Mereka yang tergabung dalam peristiwa lampung mempunyai kesamaan dalam hal orientasi keagamaan dan sikap politik terhadap pemerintah. Terkait pemurnian agama, jaringan mereka mempunyai kesamaan pandangan dengan Muhammadiyah yang mempunyai visi ke depan yang hampir sama dengan gerakan di Lampung tersebut. Dengan kata lain, jaringan ini lebih mudah bekerja sama dengan kelompok Muhammadiyah daripada kelompok yang lain.
Penulis menyimpulkan bahwa peristiwa Lampung 1989 tidak dapat dimasukkan dalam gerakan Ratu Adil, sebagaimana yang diajukan oleh Sartono Kartodirdjo. Hal dianggap penulis sedikit tidak objektif, karena dianggap banyak menggunakan sumber yang digunakan oleh berita surat kabar tahun 1989. Dalam hal ini penulis melihat bahwa Warsidi bukanlah pimpinan tertinggi. Apabila kita lihat bahwa Warsidi merupakan sosok yang lebih melihat pada orietasi keagamaan, dimana Islam menjadi pegangan langsung merujuk pada Al-qur’an dan hadist. Dalam hal ini, mereka beranggapan bahwa pemikiran dan praktik kegamaan kalangan Islam tradisionalis dapat menghancurkan Islam sendiri.
Hal ini berlanjut, ketika pemerintah Orde Baru menginginkan penerapan ideology pancasila dalam kehidupan sehari-hari yang dinggap berbeda dengan Ideologi Islam murni. Sehingga secara tidak langsung maka terlihat terjadi suatu konflik vertikal antara pemerintah dengan masyarakat. Meskipun pada awalnya kelompok Islam tradisionalis maupun pemurnian agama melakukan pertentangan, namun pada akhirnya menerima asas tunggal Pancasila. Kemudian sebagian besar yang ikut dalam kelompok ini tidak lain sebagian merupakan tokoh lokal Muhammadiyah.

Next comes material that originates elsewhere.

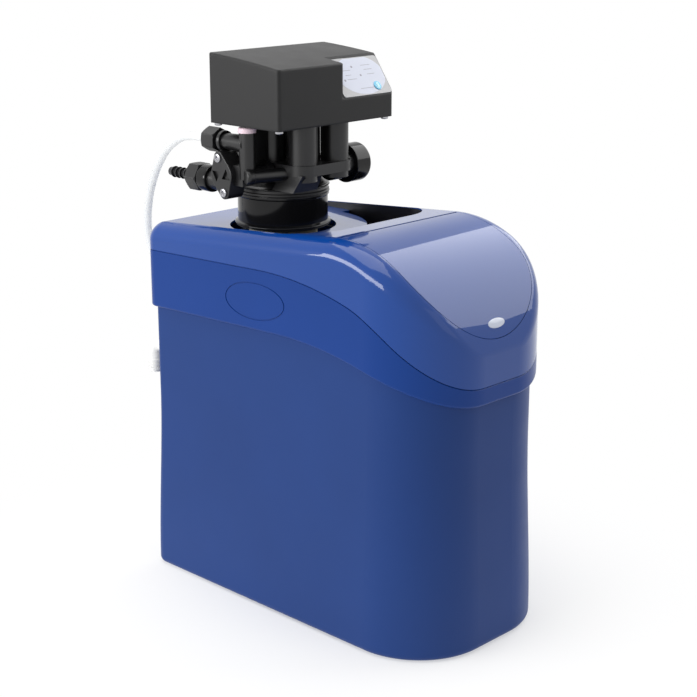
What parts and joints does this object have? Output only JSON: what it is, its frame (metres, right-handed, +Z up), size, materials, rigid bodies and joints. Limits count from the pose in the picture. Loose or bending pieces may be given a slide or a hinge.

Penulis juga melihat bahwa tulisan terdahulu mengenai tentang Warsidi dan kelompoknya menginginkan untuk mendirikan sebuah negara Islam menganggap hal ini sangat berlebihan karena tidak mempunyai jaringan nasional, regional, maupun internasional. Keinginan ini menurut penulis hanyalah menginginkan sebuah perkampungan yang menjamin warganya menerapkan syari’at Islam dalam kehidupan sehari-hari. Serta, menginginkan dibangunnya sekolah Islam dan pesantren yang lebih banyak untuk mengajarkan agama Islam yang dianggap sesuai dengan Al-Qur’an dan Hadist yang menunjang menyebarkan dalam pemurnian Islam sendiri.

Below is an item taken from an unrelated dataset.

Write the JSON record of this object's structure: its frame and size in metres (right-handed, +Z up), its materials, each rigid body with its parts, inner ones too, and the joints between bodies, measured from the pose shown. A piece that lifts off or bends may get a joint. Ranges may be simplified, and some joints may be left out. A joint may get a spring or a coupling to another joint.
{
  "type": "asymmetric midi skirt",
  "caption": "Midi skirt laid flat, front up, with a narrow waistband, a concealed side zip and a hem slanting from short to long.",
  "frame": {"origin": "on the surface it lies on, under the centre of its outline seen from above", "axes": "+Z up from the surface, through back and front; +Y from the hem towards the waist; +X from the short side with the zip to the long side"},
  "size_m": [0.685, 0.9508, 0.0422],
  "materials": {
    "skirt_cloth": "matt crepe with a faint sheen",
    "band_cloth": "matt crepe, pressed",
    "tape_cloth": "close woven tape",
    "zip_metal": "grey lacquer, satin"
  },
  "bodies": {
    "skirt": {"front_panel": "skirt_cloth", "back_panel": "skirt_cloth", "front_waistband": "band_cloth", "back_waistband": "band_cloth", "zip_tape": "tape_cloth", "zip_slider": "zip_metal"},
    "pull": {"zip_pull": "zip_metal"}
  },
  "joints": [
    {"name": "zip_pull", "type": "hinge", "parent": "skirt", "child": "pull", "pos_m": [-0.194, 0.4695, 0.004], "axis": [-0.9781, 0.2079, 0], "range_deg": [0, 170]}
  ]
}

 Kelebihan artikel ini adalah memperlihatkan sumber-sumber baru dan informan-informan dari masyarakat, yang mana dalam hal ini terlihat ketika mewanancarai orang yang dari mantan usroh setelah terjadi pembebasan politik. Selanjutnya, hal menarik lainnya adalah ketika dapat memperlihatkan bahwa gerakan yang ada di Lampung bukanlah suatu gerakan Ratu Adil. Namun dalam penulisan artikel ini tidak luput dari kelemahnya yakni  bahasanya yang sedikit rumit karena banyak hubungan-hubungan antara satu dengan yang lain, apabila dibaca tidak cukup dengan membaca satu kali. Selain itu, penulisan ini lebih cenderung terpengaruh bahwa peristiwa ini hanya menginginkan perkembangan perkampungan yang berlandaskan syaria’at Islam karena pada dasarnya dalam hal menginginkan kembali kesemua justru lebih menginginkan sesuatu yang lebih menerapkan syariat Islam dalam cangkupan yang lebih besar.
Disadur dari tulisan Abdul Syukur. 2008. “Jaringan Lokal Abdullah Sungkar dalam Peristiwa Lampung 1989”, Perspektif Baru  Penulisan Sejarah Indonesia. Jakarta: Yayasan Obor Indonesia.